The venture, called MediGO, created a hardware and software platform that allows the stakeholders involved to track and monitor organ shipments and allows for communication, while using data to help further improve the trips.

With more transparency and speed, the goal is to create a reliable platform over time “that will expand the ability of people to have more transplants and save more lives,” said Scott Plank, the former Under Armour executive and brother of UA founder Kevin Plank who became a noted Baltimore real estate developer since retiring from the company in 2012. He is leading the company as CEO and backing it through Scott Plank Ventures.

Plank connected with the team that helmed the first drone flight to deliver an organ for transplant at the University of Maryland Medical Center in 2019 and was an investor in that effort (which won a 2019 Technical.ly Award). Plank and Dr. Joseph Scalea, an investor and transplant surgeon who led the project, soon decided to form a company that could tackle the logistics of transplantation that would help the organs get to labs like Scalea’s more efficiently, and the teamed with Anthony Pucciarella, the retired Navy Commander and pilot who is the company’s president.

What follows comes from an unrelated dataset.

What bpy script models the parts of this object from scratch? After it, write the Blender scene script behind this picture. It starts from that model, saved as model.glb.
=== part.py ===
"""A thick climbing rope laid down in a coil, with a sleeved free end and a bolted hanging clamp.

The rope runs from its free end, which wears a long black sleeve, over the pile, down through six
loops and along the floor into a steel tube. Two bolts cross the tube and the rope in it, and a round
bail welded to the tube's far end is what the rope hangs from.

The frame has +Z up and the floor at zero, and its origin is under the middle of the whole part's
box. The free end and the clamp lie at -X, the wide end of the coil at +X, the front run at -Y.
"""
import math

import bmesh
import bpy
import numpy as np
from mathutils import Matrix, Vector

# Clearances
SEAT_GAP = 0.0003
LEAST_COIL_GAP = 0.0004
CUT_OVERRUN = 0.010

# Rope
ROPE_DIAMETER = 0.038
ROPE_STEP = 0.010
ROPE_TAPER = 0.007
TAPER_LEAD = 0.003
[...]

“The Baltimore community has been incredibly supportive of us,” Dr. Scalea added.

The 15-member team is working out of space owned by Plank near a helipad on the Canton waterfront. Located on the water looking out at the port, Plank said, “we are standing on shoulders of giant logistics companies.”

Like many companies looking to build new technology, they sought to talk to potential users at the organ procurement organizations that arrange the transport as they created the platform. In this case, they interviewed all 58 of them, as well as transplant families, recipients and surgeons inside transplant centers. Backed by published research that was led by Dr. Scalea, the team learned that to bring new solutions to this transport, the key point to focus on was the workflow used by the stakeholders.

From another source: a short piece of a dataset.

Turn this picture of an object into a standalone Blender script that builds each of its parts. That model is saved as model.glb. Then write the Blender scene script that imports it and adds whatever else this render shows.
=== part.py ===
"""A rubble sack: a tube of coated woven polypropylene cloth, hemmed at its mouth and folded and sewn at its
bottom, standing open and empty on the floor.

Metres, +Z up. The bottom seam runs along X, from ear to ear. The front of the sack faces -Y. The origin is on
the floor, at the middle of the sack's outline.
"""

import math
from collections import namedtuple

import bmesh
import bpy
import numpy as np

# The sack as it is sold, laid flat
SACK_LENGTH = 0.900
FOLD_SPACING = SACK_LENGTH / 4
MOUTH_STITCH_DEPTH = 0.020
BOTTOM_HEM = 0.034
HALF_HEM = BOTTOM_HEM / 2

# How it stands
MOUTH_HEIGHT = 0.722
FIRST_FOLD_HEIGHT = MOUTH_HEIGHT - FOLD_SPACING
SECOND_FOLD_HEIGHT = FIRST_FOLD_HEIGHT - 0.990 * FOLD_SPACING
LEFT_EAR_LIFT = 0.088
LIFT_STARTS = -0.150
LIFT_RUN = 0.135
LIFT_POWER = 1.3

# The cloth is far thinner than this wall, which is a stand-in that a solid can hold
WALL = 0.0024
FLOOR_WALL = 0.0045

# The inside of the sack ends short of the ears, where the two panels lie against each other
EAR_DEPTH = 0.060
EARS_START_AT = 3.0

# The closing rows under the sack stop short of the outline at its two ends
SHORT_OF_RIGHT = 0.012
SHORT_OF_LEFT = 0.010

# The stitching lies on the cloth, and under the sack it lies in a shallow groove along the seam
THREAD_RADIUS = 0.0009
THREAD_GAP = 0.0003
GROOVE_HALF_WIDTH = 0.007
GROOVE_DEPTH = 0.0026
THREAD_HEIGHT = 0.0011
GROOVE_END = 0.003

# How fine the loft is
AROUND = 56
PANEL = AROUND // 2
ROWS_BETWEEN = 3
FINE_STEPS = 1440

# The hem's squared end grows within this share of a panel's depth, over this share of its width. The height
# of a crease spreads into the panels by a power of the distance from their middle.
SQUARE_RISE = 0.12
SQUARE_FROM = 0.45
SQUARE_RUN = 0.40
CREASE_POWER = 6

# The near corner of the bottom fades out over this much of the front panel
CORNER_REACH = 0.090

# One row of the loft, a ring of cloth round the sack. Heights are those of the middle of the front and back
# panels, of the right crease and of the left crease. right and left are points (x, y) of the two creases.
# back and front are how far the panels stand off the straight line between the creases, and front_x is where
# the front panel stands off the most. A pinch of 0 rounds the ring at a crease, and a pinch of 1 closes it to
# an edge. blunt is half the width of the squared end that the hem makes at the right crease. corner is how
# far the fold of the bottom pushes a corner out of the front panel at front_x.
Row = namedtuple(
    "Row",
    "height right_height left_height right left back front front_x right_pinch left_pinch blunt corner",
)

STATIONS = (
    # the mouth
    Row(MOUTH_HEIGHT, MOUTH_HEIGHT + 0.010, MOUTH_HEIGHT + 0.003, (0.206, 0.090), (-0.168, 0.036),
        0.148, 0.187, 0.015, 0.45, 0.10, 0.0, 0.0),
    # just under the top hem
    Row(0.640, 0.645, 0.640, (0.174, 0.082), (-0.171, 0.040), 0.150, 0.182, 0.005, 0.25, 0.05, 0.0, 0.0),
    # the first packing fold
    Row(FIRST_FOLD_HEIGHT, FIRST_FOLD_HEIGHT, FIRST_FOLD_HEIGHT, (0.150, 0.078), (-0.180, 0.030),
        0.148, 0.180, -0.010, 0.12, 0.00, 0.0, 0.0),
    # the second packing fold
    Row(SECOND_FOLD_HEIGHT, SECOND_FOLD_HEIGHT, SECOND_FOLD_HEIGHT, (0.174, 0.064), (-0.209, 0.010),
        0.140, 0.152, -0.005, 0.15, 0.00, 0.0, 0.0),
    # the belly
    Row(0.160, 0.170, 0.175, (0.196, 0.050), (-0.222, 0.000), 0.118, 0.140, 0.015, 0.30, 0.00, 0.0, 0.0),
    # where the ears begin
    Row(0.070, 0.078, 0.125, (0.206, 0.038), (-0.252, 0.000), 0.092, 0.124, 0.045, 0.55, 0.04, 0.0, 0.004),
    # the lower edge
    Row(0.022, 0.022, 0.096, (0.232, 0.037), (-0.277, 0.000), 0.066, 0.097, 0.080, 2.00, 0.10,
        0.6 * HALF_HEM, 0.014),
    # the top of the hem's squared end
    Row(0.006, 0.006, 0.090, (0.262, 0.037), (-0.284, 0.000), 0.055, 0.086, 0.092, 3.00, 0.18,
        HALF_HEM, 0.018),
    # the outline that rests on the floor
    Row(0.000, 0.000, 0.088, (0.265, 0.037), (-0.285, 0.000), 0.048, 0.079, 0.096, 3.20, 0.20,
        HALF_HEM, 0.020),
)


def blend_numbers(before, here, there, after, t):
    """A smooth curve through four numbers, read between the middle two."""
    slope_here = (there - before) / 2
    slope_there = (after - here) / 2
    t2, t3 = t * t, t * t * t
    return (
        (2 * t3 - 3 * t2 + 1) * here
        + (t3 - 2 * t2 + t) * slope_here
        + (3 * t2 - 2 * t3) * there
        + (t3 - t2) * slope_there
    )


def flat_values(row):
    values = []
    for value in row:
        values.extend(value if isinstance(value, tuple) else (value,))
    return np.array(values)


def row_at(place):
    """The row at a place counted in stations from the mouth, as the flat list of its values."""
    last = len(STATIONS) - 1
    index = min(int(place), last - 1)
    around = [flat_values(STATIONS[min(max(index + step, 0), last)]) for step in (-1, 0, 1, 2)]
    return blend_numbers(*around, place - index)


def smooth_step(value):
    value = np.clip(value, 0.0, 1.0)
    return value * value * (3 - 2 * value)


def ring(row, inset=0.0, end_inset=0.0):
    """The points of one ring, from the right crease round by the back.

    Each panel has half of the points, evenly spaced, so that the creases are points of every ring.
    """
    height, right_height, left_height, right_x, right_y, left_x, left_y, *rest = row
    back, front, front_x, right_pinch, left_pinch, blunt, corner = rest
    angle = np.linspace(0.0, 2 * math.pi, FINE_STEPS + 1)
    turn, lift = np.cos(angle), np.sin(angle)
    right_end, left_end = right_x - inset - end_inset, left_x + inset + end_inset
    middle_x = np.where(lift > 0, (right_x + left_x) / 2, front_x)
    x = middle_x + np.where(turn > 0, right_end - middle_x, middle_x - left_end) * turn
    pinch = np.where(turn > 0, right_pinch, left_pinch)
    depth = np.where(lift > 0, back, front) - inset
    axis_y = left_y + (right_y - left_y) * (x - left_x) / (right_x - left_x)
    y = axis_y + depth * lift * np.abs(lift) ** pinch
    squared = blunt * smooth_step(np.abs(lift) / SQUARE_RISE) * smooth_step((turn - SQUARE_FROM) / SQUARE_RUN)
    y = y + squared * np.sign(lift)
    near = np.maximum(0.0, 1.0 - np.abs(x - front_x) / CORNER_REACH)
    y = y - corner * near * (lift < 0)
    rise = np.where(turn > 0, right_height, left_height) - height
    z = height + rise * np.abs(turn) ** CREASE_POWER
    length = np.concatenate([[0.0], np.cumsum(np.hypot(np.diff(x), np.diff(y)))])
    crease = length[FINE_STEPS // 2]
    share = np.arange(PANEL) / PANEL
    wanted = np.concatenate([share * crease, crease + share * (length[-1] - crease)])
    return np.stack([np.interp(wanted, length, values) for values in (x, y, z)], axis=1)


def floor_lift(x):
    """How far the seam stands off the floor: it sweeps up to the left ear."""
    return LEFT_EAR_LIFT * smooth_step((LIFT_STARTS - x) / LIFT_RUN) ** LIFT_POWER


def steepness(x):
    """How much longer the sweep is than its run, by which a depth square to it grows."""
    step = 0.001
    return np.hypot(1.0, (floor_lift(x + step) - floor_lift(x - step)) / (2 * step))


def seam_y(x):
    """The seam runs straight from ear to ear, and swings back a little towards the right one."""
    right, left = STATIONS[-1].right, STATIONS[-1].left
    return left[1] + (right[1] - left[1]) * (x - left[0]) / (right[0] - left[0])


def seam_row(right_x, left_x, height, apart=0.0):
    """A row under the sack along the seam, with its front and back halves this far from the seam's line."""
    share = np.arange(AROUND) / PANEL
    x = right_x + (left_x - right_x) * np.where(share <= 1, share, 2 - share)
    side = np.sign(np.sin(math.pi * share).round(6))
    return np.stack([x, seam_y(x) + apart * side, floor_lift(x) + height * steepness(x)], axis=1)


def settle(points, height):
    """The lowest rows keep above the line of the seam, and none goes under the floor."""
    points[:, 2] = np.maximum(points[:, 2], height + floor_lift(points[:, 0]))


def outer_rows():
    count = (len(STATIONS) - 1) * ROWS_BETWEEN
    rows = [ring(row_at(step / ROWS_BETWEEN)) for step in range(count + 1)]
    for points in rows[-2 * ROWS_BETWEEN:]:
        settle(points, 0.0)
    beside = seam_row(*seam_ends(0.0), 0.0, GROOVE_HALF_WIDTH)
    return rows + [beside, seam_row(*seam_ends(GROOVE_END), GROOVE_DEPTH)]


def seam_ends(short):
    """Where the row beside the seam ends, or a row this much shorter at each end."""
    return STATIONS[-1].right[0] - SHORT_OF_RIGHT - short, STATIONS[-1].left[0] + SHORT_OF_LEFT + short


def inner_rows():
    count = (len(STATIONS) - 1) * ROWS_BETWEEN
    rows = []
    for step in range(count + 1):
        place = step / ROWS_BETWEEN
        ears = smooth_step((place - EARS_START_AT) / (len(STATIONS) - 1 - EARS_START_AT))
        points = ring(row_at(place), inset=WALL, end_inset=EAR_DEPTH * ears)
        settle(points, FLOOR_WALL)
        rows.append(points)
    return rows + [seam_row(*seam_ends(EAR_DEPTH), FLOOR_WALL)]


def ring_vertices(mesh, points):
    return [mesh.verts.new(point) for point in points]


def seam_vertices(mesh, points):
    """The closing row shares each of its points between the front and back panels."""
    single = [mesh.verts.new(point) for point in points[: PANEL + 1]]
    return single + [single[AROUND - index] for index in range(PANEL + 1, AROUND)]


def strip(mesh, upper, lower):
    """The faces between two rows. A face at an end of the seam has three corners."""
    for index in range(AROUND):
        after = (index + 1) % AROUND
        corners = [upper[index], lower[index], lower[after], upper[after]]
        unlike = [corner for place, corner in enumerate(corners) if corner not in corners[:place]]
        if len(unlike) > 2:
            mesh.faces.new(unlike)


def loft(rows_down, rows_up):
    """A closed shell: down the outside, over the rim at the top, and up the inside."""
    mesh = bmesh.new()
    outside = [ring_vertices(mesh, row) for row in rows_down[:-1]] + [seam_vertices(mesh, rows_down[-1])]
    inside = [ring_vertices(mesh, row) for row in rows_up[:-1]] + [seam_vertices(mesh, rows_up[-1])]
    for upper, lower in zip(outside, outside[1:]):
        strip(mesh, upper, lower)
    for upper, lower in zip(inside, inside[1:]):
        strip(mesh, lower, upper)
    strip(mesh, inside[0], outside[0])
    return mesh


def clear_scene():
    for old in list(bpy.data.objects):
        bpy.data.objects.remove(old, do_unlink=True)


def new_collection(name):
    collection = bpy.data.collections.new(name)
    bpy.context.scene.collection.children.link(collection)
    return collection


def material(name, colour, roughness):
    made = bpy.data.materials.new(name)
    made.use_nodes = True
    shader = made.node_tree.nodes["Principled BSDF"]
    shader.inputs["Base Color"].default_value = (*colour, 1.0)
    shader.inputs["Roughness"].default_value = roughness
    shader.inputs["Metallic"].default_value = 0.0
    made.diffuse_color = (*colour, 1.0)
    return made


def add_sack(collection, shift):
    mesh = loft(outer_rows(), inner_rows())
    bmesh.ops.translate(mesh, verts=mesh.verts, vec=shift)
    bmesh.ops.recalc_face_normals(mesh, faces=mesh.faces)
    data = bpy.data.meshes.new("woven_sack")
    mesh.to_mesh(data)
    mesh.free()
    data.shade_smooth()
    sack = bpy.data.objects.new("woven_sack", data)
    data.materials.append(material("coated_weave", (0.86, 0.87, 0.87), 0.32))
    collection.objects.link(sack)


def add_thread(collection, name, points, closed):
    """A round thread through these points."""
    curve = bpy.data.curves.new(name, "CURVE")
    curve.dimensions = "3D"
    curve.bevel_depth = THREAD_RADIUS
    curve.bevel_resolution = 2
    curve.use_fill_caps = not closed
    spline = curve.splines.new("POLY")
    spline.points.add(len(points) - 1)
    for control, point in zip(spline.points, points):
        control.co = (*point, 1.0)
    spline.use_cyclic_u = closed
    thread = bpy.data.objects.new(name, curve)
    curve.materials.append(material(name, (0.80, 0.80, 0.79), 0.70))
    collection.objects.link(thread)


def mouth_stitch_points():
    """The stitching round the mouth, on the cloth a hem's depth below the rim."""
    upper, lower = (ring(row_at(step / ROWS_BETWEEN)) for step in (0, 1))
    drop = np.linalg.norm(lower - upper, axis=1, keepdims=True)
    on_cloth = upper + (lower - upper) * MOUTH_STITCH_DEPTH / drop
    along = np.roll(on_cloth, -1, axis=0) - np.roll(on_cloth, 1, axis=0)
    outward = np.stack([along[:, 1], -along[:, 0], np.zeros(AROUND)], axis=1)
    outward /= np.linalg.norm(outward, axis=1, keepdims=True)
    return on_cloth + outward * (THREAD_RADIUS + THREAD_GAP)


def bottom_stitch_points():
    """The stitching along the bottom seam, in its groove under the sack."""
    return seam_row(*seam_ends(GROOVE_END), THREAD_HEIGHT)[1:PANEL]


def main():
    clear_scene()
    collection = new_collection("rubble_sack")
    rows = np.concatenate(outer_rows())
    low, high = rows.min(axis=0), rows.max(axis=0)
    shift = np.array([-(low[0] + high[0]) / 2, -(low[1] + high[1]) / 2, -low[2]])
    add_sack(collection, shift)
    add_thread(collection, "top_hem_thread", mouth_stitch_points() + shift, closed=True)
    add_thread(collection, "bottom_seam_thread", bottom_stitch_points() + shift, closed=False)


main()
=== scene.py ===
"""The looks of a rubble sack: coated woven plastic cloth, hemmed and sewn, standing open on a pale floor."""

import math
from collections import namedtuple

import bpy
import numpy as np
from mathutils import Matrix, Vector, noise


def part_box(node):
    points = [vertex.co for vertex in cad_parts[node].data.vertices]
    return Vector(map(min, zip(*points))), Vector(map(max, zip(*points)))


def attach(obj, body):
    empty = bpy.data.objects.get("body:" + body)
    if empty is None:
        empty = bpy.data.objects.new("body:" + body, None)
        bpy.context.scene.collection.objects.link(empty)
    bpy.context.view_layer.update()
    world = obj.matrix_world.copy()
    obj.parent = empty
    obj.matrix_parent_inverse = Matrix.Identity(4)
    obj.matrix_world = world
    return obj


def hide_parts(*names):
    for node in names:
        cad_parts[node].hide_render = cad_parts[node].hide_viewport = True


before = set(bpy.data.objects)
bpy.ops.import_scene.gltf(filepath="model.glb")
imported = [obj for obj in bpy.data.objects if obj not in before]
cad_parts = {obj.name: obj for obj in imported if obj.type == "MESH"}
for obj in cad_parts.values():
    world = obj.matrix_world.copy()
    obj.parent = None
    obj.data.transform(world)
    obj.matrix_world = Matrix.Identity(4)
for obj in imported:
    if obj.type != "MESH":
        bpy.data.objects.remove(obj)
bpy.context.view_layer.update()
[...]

Dr. Joseph Scalea at a test flight for the first organ drone delivery. (Courtesy photo)

One critical component that the platform can improve is timing. Being able to understand an organ’s status and when it will arrive can help a tightly scheduled surgeon like Dr. Scalea know when he has to be in place to receive it, or whether he can be helping other patients. Currently, donors are monitored minute to minute after an organ is removed, and recipients are also closely watched. But the time during which an organ is being transported is a “black box,” Scalea said, and the platform can give insight into what’s going on. And when it comes to the quality of the shipment, the technology also includes tracking of the environment that it’s in, along with tracking the organ itself.

Gathering data and machine learning, the platform is also designed to help improve the process over time, bringing efficiency and eventually creating what Plank called an “AI-informed travel agent” that could offer the best routes for time, distance and potentially cost.

Key scientific advances have allowed animal organs to be transplanted into people, and the development of techniques that extend the life of an organ and 3D-printed organs. Dr. Scalea said this platform to help get the organs between two points is right up there with improvements that can change the transplant field.

“This is one of the most important advances in transplantation in the last two decades,” Dr. Scalea said.

The team is looking to expand use of the platform globally, and also sees opportunity to move into transport of other medical payloads, like human tissue.